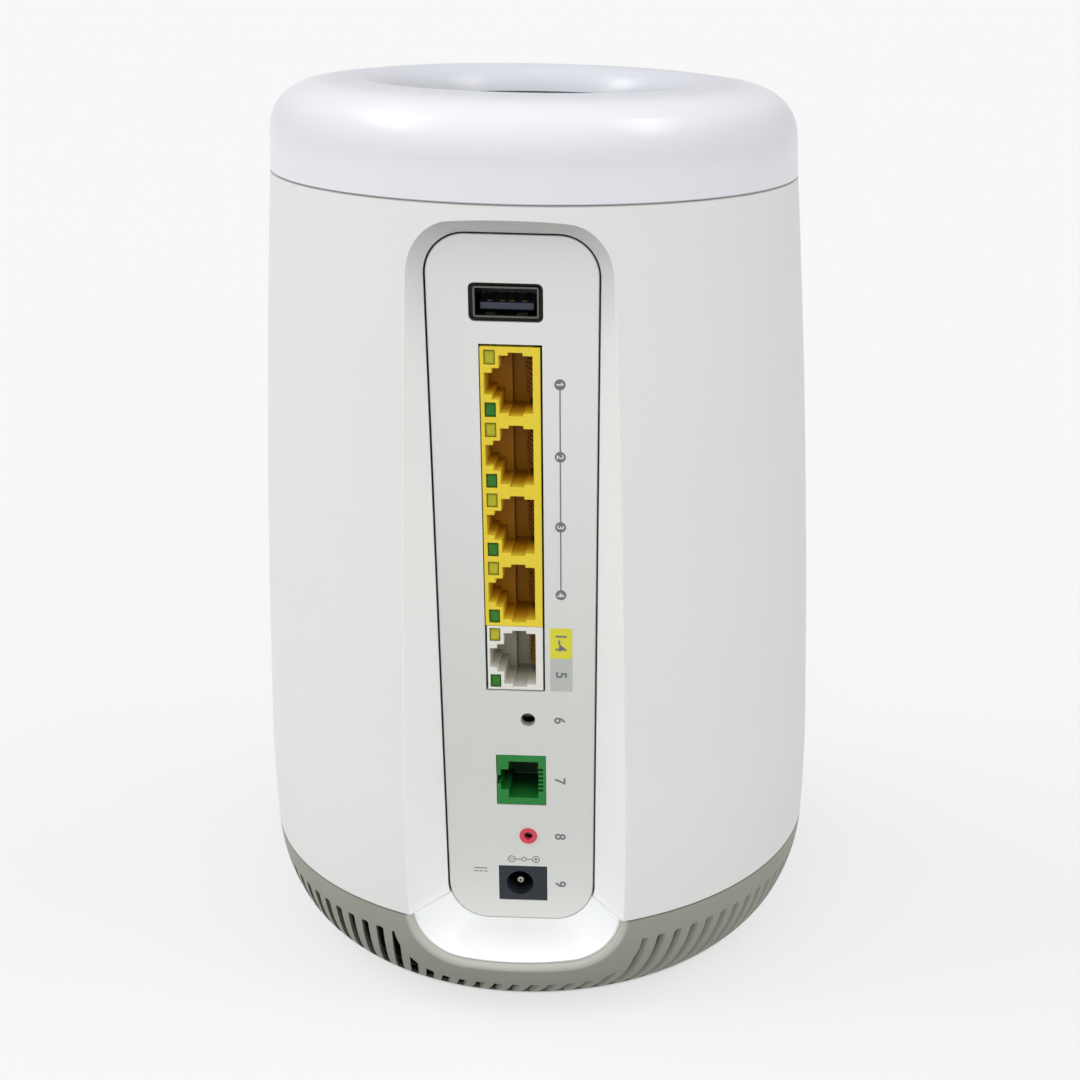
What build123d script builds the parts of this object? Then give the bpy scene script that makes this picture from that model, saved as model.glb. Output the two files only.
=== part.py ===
"""Wireless router: a tall round tower with its ports in a recess at the back.

Millimetres. +Z is up, the ports face -Y and the feet stand on z = 0.
Shapes are drawn around the tower's own axis; save() then moves them so that
the bounding box is centred on the origin.
"""
import os

from build123d import *

os.makedirs("parts", exist_ok=True)

# ---- tower ----
axis_y = -1.36
seam_low = 24.1
seam_high = 180.5
wall = 2.4
base_outline = [(55.9, 0.5), (59.4, 3.8), (62.6, 8.6), (65.2, 15.8), (66.35, 24.1)]
body_outline = [(66.35, 24.1), (66.5, 40.0), (65.9, 58.0), (62.75, 119.2), (58.1, 180.5)]
ring_outline = [(58.1, 180.5), (57.6, 189.0), (54.0, 196.1), (47.0, 198.95), (42.0, 199.55), (32.0, 194.0)]
ring_underside = [(55.8, 180.5), (55.4, 188.6), (52.2, 194.3), (46.4, 196.6), (42.1, 197.1), (33.8, 192.6)]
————
Aim:
Repeat the data verbatim.

Solution for this problem:
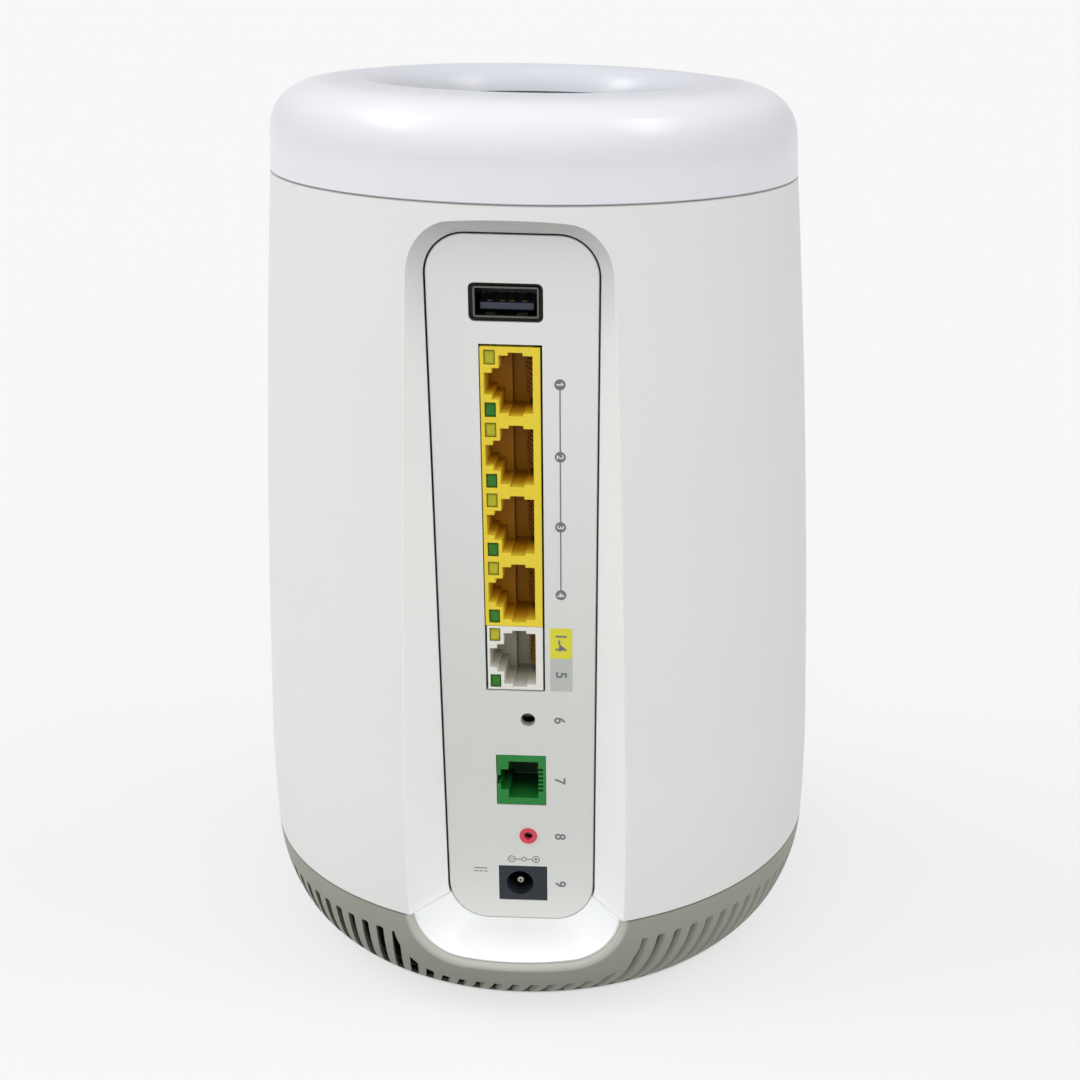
What build123d script builds the parts of this object? Then give the bpy scene script that makes this picture from that model, saved as model.glb. Output the two files only.
=== part.py ===
"""Wireless router: a tall round tower with its ports in a recess at the back.

Millimetres. +Z is up, the ports face -Y and the feet stand on z = 0.
Shapes are drawn around the tower's own axis; save() then moves them so that
the bounding box is centred on the origin.
"""
import os

from build123d import *

os.makedirs("parts", exist_ok=True)

# ---- tower ----
axis_y = -1.36
seam_low = 24.1
seam_high = 180.5
wall = 2.4
base_outline = [(55.9, 0.5), (59.4, 3.8), (62.6, 8.6), (65.2, 15.8), (66.35, 24.1)]
body_outline = [(66.35, 24.1), (66.5, 40.0), (65.9, 58.0), (62.75, 119.2), (58.1, 180.5)]
ring_outline = [(58.1, 180.5), (57.6, 189.0), (54.0, 196.1), (47.0, 198.95), (42.0, 199.55), (32.0, 194.0)]
ring_underside = [(55.8, 180.5), (55.4, 188.6), (52.2, 194.3), (46.4, 196.6), (42.1, 197.1), (33.8, 192.6)]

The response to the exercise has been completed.